### Instructions for the task
Output the entries verbatim, including every line.

### Rows from an object dataset
>> begin

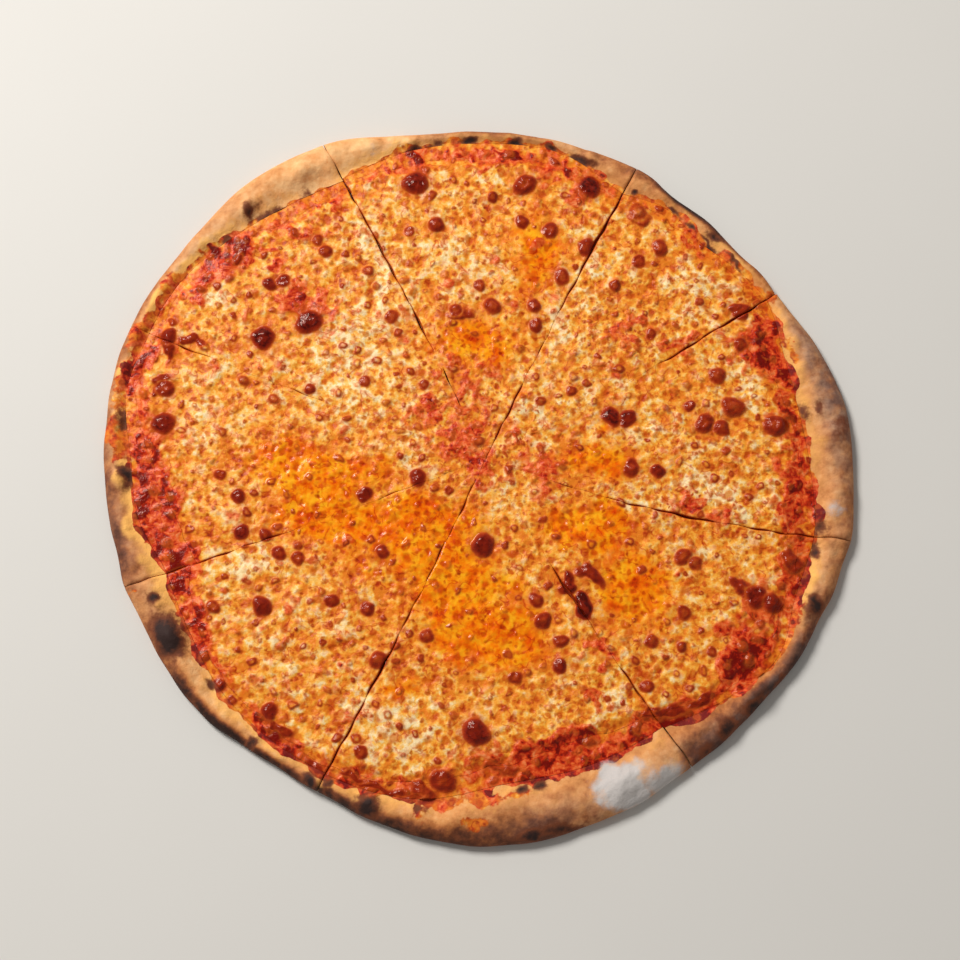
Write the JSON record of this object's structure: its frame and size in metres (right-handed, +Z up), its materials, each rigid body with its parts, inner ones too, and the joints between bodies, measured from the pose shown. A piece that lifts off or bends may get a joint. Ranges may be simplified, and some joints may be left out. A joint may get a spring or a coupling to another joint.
{
  "type": "margherita pizza",
  "caption": "Whole round cheese and tomato pizza with a thin base and an uneven browned rim, knife-cut into wedges that lie together and rest flat.",
  "frame": {"origin": "centre of the bounding box, on the surface that the pizza lies on", "axes": "+Z up, +Y towards the far side of the pizza in the picture, +X to its right"},
  "size_m": [0.4416, 0.4306, 0.013],
  "materials": {
    "crust": "baked dough, pale tan with brown and near-black charred spots, floury in places",
    "sauce": "cooked tomato, moist",
    "cheese": "melted mozzarella, browned in spots and oily"
  },
  "bodies": {
    "root": {"crust_1": "crust", "crust_2": "crust", "crust_3": "crust", "crust_4": "crust", "crust_5": "crust", "crust_6": "crust", "crust_7": "crust", "crust_8": "crust", "sauce_1": "sauce", "sauce_2": "sauce", "sauce_3": "sauce", "sauce_4": "sauce", "sauce_5": "sauce", "sauce_6": "sauce", "sauce_7": "sauce", "sauce_8": "sauce", "cheese_1": "cheese", "cheese_2": "cheese", "cheese_3": "cheese", "cheese_4": "cheese", "cheese_5": "cheese", "cheese_6": "cheese", "cheese_7": "cheese", "cheese_8": "cheese"}
  },
  "joints": []
}
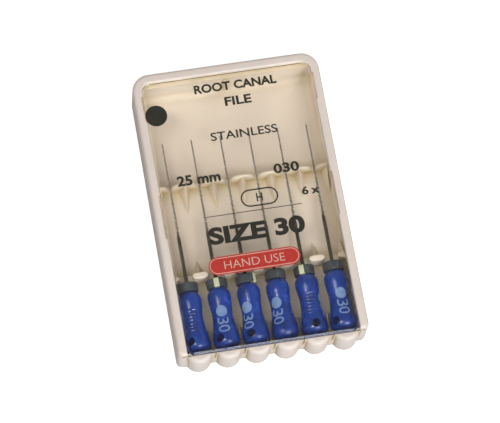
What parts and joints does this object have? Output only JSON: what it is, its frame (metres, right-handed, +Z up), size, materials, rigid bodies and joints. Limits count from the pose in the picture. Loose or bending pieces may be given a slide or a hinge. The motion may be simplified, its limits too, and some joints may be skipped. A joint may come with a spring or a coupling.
{
  "type": "endodontic file pack",
  "caption": "Root canal files with waisted plastic handles and silicone stoppers, lying in a shallow plastic case with a clear sliding cover.",
  "frame": {"origin": "middle of the resting face: the centre, in X and Y, of the pack's box, at the underside of the tray", "axes": "+X across the case to the right as the picture shows it, +Y along the files from the handle end to the tip end, +Z up through the cover"},
  "size_m": [0.0302, 0.048, 0.007],
  "materials": {
    "ivory_plastic": "satin moulded ivory plastic",
    "clear_plastic": "clear, polished, printed in black",
    "blue_plastic": "glossy, slightly translucent blue",
    "steel": "ground stainless steel",
    "grey_silicone": "dark grey silicone, matt"
  },
  "bodies": {
    "case": {"tray": "ivory_plastic"},
    "cover": {"cover": "clear_plastic"},
    "file_1": {"handle_1": "blue_plastic", "shaft_1": "steel"},
    "stopper_1": {"stopper_1": "grey_silicone"},
    "file_2": {"handle_2": "blue_plastic", "shaft_2": "steel"},
    "stopper_2": {"stopper_2": "grey_silicone"},
    "file_3": {"handle_3": "blue_plastic", "shaft_3": "steel"},
    "stopper_3": {"stopper_3": "grey_silicone"},
    "file_4": {"handle_4": "blue_plastic", "shaft_4": "steel"},
    "stopper_4": {"stopper_4": "grey_silicone"},
    "file_5": {"handle_5": "blue_plastic", "shaft_5": "steel"},
    "stopper_5": {"stopper_5": "grey_silicone"},
    "file_6": {"handle_6": "blue_plastic", "shaft_6": "steel"},
    "stopper_6": {"stopper_6": "grey_silicone"}
  },
  "joints": [
    {"name": "cover_slide", "type": "slide", "parent": "case", "child": "cover", "axis": [0, -1, 0], "range_m": [0, 0.0465]},
    {"name": "file_1_roll", "type": "hinge", "parent": "case", "child": "file_1", "pos_m": [-0.01162, -0.01222, 0.0035], "axis": [0, 1, 0], "continuous": true},
    {"name": "stopper_1_turn", "type": "hinge", "parent": "file_1", "child": "stopper_1", "pos_m": [-0.01162, -0.01222, 0.0035], "axis": [0, 1, 0], "continuous": true},
    {"name": "file_2_roll", "type": "hinge", "parent": "case", "child": "file_2", "pos_m": [-0.00698, -0.01222, 0.0035], "axis": [0, 1, 0], "continuous": true},
    {"name": "stopper_2_turn", "type": "hinge", "parent": "file_2", "child": "stopper_2", "pos_m": [-0.00698, -0.01222, 0.0035], "axis": [0, 1, 0], "continuous": true},
    {"name": "file_3_roll", "type": "hinge", "parent": "case", "child": "file_3", "pos_m": [-0.00232, -0.01222, 0.0035], "axis": [0, 1, 0], "continuous": true},
    {"name": "stopper_3_turn", "type": "hinge", "parent": "file_3", "child": "stopper_3", "pos_m": [-0.00232, -0.01222, 0.0035], "axis": [0, 1, 0], "continuous": true},
    {"name": "file_4_roll", "type": "hinge", "parent": "case", "child": "file_4", "pos_m": [0.00232, -0.01222, 0.0035], "axis": [0, 1, 0], "continuous": true},
    {"name": "stopper_4_turn", "type": "hinge", "parent": "file_4", "child": "stopper_4", "pos_m": [0.00232, -0.01222, 0.0035], "axis": [0, 1, 0], "continuous": true},
    {"name": "file_5_roll", "type": "hinge", "parent": "case", "child": "file_5", "pos_m": [0.00698, -0.01222, 0.0035], "axis": [0, 1, 0], "continuous": true},
    {"name": "stopper_5_turn", "type": "hinge", "parent": "file_5", "child": "stopper_5", "pos_m": [0.00698, -0.01222, 0.0035], "axis": [0, 1, 0], "continuous": true},
    {"name": "file_6_roll", "type": "hinge", "parent": "case", "child": "file_6", "pos_m": [0.01162, -0.01222, 0.0035], "axis": [0, 1, 0], "continuous": true},
    {"name": "stopper_6_turn", "type": "hinge", "parent": "file_6", "child": "stopper_6", "pos_m": [0.01162, -0.01222, 0.0035], "axis": [0, 1, 0], "continuous": true}
  ]
}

>> end

### Task result
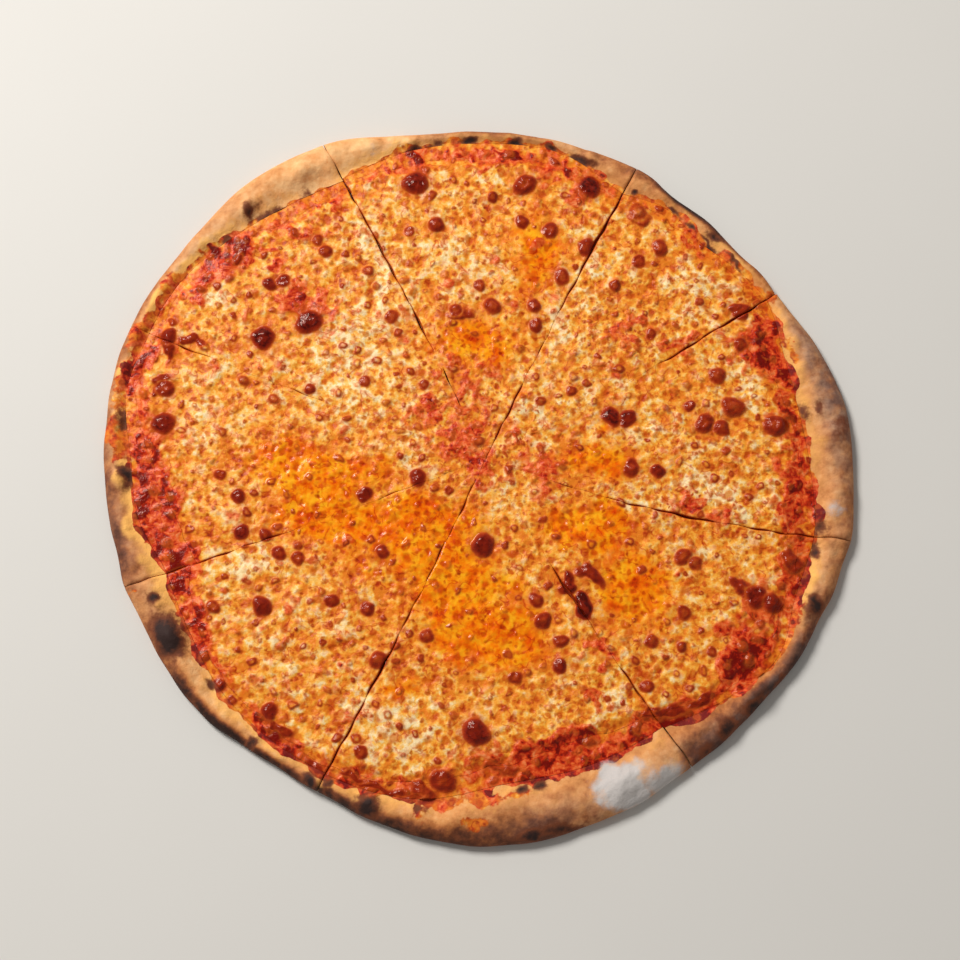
Write the JSON record of this object's structure: its frame and size in metres (right-handed, +Z up), its materials, each rigid body with its parts, inner ones too, and the joints between bodies, measured from the pose shown. A piece that lifts off or bends may get a joint. Ranges may be simplified, and some joints may be left out. A joint may get a spring or a coupling to another joint.
{
  "type": "margherita pizza",
  "caption": "Whole round cheese and tomato pizza with a thin base and an uneven browned rim, knife-cut into wedges that lie together and rest flat.",
  "frame": {"origin": "centre of the bounding box, on the surface that the pizza lies on", "axes": "+Z up, +Y towards the far side of the pizza in the picture, +X to its right"},
  "size_m": [0.4416, 0.4306, 0.013],
  "materials": {
    "crust": "baked dough, pale tan with brown and near-black charred spots, floury in places",
    "sauce": "cooked tomato, moist",
    "cheese": "melted mozzarella, browned in spots and oily"
  },
  "bodies": {
    "root": {"crust_1": "crust", "crust_2": "crust", "crust_3": "crust", "crust_4": "crust", "crust_5": "crust", "crust_6": "crust", "crust_7": "crust", "crust_8": "crust", "sauce_1": "sauce", "sauce_2": "sauce", "sauce_3": "sauce", "sauce_4": "sauce", "sauce_5": "sauce", "sauce_6": "sauce", "sauce_7": "sauce", "sauce_8": "sauce", "cheese_1": "cheese", "cheese_2": "cheese", "cheese_3": "cheese", "cheese_4": "cheese", "cheese_5": "cheese", "cheese_6": "cheese", "cheese_7": "cheese", "cheese_8": "cheese"}
  },
  "joints": []
}
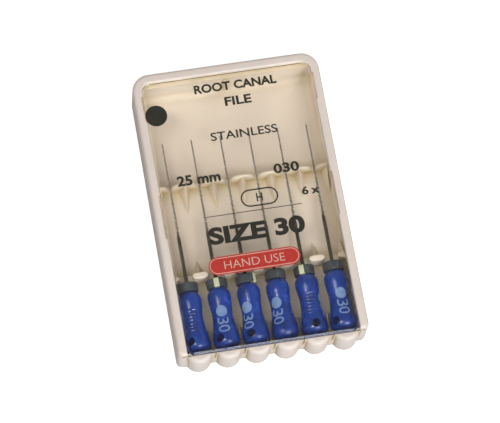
What parts and joints does this object have? Output only JSON: what it is, its frame (metres, right-handed, +Z up), size, materials, rigid bodies and joints. Limits count from the pose in the picture. Loose or bending pieces may be given a slide or a hinge. The motion may be simplified, its limits too, and some joints may be skipped. A joint may come with a spring or a coupling.
{
  "type": "endodontic file pack",
  "caption": "Root canal files with waisted plastic handles and silicone stoppers, lying in a shallow plastic case with a clear sliding cover.",
  "frame": {"origin": "middle of the resting face: the centre, in X and Y, of the pack's box, at the underside of the tray", "axes": "+X across the case to the right as the picture shows it, +Y along the files from the handle end to the tip end, +Z up through the cover"},
  "size_m": [0.0302, 0.048, 0.007],
  "materials": {
    "ivory_plastic": "satin moulded ivory plastic",
    "clear_plastic": "clear, polished, printed in black",
    "blue_plastic": "glossy, slightly translucent blue",
    "steel": "ground stainless steel",
    "grey_silicone": "dark grey silicone, matt"
  },
  "bodies": {
    "case": {"tray": "ivory_plastic"},
    "cover": {"cover": "clear_plastic"},
    "file_1": {"handle_1": "blue_plastic", "shaft_1": "steel"},
    "stopper_1": {"stopper_1": "grey_silicone"},
    "file_2": {"handle_2": "blue_plastic", "shaft_2": "steel"},
    "stopper_2": {"stopper_2": "grey_silicone"},
    "file_3": {"handle_3": "blue_plastic", "shaft_3": "steel"},
    "stopper_3": {"stopper_3": "grey_silicone"},
    "file_4": {"handle_4": "blue_plastic", "shaft_4": "steel"},
    "stopper_4": {"stopper_4": "grey_silicone"},
    "file_5": {"handle_5": "blue_plastic", "shaft_5": "steel"},
    "stopper_5": {"stopper_5": "grey_silicone"},
    "file_6": {"handle_6": "blue_plastic", "shaft_6": "steel"},
    "stopper_6": {"stopper_6": "grey_silicone"}
  },
  "joints": [
    {"name": "cover_slide", "type": "slide", "parent": "case", "child": "cover", "axis": [0, -1, 0], "range_m": [0, 0.0465]},
    {"name": "file_1_roll", "type": "hinge", "parent": "case", "child": "file_1", "pos_m": [-0.01162, -0.01222, 0.0035], "axis": [0, 1, 0], "continuous": true},
    {"name": "stopper_1_turn", "type": "hinge", "parent": "file_1", "child": "stopper_1", "pos_m": [-0.01162, -0.01222, 0.0035], "axis": [0, 1, 0], "continuous": true},
    {"name": "file_2_roll", "type": "hinge", "parent": "case", "child": "file_2", "pos_m": [-0.00698, -0.01222, 0.0035], "axis": [0, 1, 0], "continuous": true},
    {"name": "stopper_2_turn", "type": "hinge", "parent": "file_2", "child": "stopper_2", "pos_m": [-0.00698, -0.01222, 0.0035], "axis": [0, 1, 0], "continuous": true},
    {"name": "file_3_roll", "type": "hinge", "parent": "case", "child": "file_3", "pos_m": [-0.00232, -0.01222, 0.0035], "axis": [0, 1, 0], "continuous": true},
    {"name": "stopper_3_turn", "type": "hinge", "parent": "file_3", "child": "stopper_3", "pos_m": [-0.00232, -0.01222, 0.0035], "axis": [0, 1, 0], "continuous": true},
    {"name": "file_4_roll", "type": "hinge", "parent": "case", "child": "file_4", "pos_m": [0.00232, -0.01222, 0.0035], "axis": [0, 1, 0], "continuous": true},
    {"name": "stopper_4_turn", "type": "hinge", "parent": "file_4", "child": "stopper_4", "pos_m": [0.00232, -0.01222, 0.0035], "axis": [0, 1, 0], "continuous": true},
    {"name": "file_5_roll", "type": "hinge", "parent": "case", "child": "file_5", "pos_m": [0.00698, -0.01222, 0.0035], "axis": [0, 1, 0], "continuous": true},
    {"name": "stopper_5_turn", "type": "hinge", "parent": "file_5", "child": "stopper_5", "pos_m": [0.00698, -0.01222, 0.0035], "axis": [0, 1, 0], "continuous": true},
    {"name": "file_6_roll", "type": "hinge", "parent": "case", "child": "file_6", "pos_m": [0.01162, -0.01222, 0.0035], "axis": [0, 1, 0], "continuous": true},
    {"name": "stopper_6_turn", "type": "hinge", "parent": "file_6", "child": "stopper_6", "pos_m": [0.01162, -0.01222, 0.0035], "axis": [0, 1, 0], "continuous": true}
  ]
}